Proposition 17 (Auto insurance law changes)
As we understand it, this measure emerged out of a plane crash on a mysterious island inhabited by a smoke monster who kills some people and saves others 15 percent or more on their car insurance. But we might be getting it mixed up with something else that was ultimately disappointing.
San Francisco Ballot Measures
Proposition B (Earthquake safety and emergency response bonds)
This is a multimillion-dollar bond on a public project. And those always turn out so well. Just the thought of public money coursing through the system makes us shiver with delight. It doesn't matter what it's for, and it doesn't matter that the city won't really tell us. Vote yes: This measure's so bad it's good.
Proposition D (Retirement benefits)
Yes! Yes! Yes!
We've tried to explain to San Francisco's activists why Prop. D works, but they didn't like it because it doesn't mention global warming even once. So instead we'll say this: They would have voted for Prop. D in the '60s. Or, at least, the '60s as we remember them; the actual '60s got us into this pension mess in the first place. But that doesn't matter now.

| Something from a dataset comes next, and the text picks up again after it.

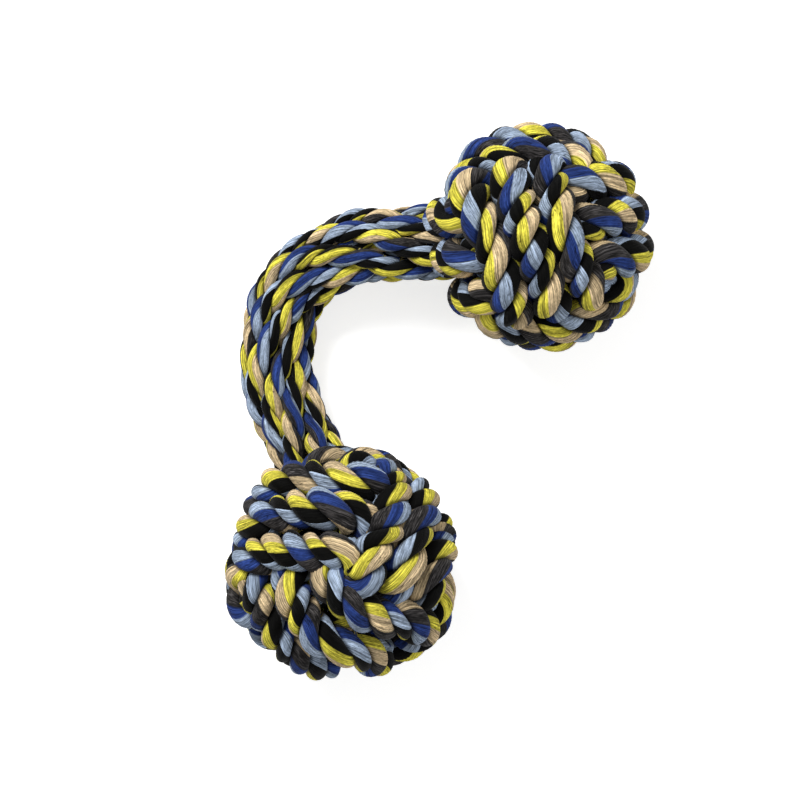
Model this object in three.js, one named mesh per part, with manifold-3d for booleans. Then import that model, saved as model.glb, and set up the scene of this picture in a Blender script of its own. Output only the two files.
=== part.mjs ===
import * as THREE from "three";
import { mergeVertices } from "three/addons/utils/BufferGeometryUtils.js";
import Module from "manifold-3d";

// Rope dog toy: two ball knots wound from one cord size and joined by a plaited handle.
// Millimetres, +Z up, the toy lying on its side on the floor z = 0.

// Cord and knots
const cordDiameter = 4.9;
const cordSides = 6;
const turnsPerBand = 6;
const lowerKnotRadius = 35;
const upperKnotRadius = 33.6;
const lowerKnotCentre = [-29.1, -48.5];
const upperKnotCentre = [30.3, 50.6];
const cordTailLength = 5;

// Shape of a band of turns, as shares of the radius at which its outer passes run
const edgeTurnShare = 0.4706;
const inwardShare = 0.2336;
const squeezeShare = 0.0831;
const joinRadiusShare = 0.6385;

// Angles in degrees, from the middle of a face where a band lies outside
const middleTurnDive = { start: 37.8, width: 29.6 };
const edgeTurnDive = { start: 44.8, width: 14.3 };
const quarterAngles = [0, 26.2, 36.1, 45.1, 59.2, 90];
const joinFade = 30.3;
const shiftAngle = 30;

// Packed ball of cotton inside each knot
const coreShare = 0.65;
const coreDetail = 4;
const coreClearance = 0.35;

// Handle: three strands of three cords each, plaited
const strandDiameter = 7.7;
const strandSides = 8;
const strandSteps = 46;
const strandCount = 3;
const plaitPeriod = 66;
const plaitWidthWaves = [8.54, 0.86];
const plaitDepthWaves = [6.34, 0.31];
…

Proposition E (Budget line item for police security)
Our only problem with this measure is that it doesn't go far enough. Not only do we need to know how much money was spent on Gavin Newsom's security detail — even though the police chief will tell us anyway — we also need to know who the officers assigned to it are, the names of their children, and a log of the officers' sexual activities that goes back at least five years. The citizens of San Francisco deserve to know whether their cops are sex-positive. Why? Because democracy requires access to information.
Proposition G (Transbay Transit Center)
Sure, why not?
Ending on a purely symbolic policy statement with no force of law or practical impact just feels so right. If only all our endorsements could be this good.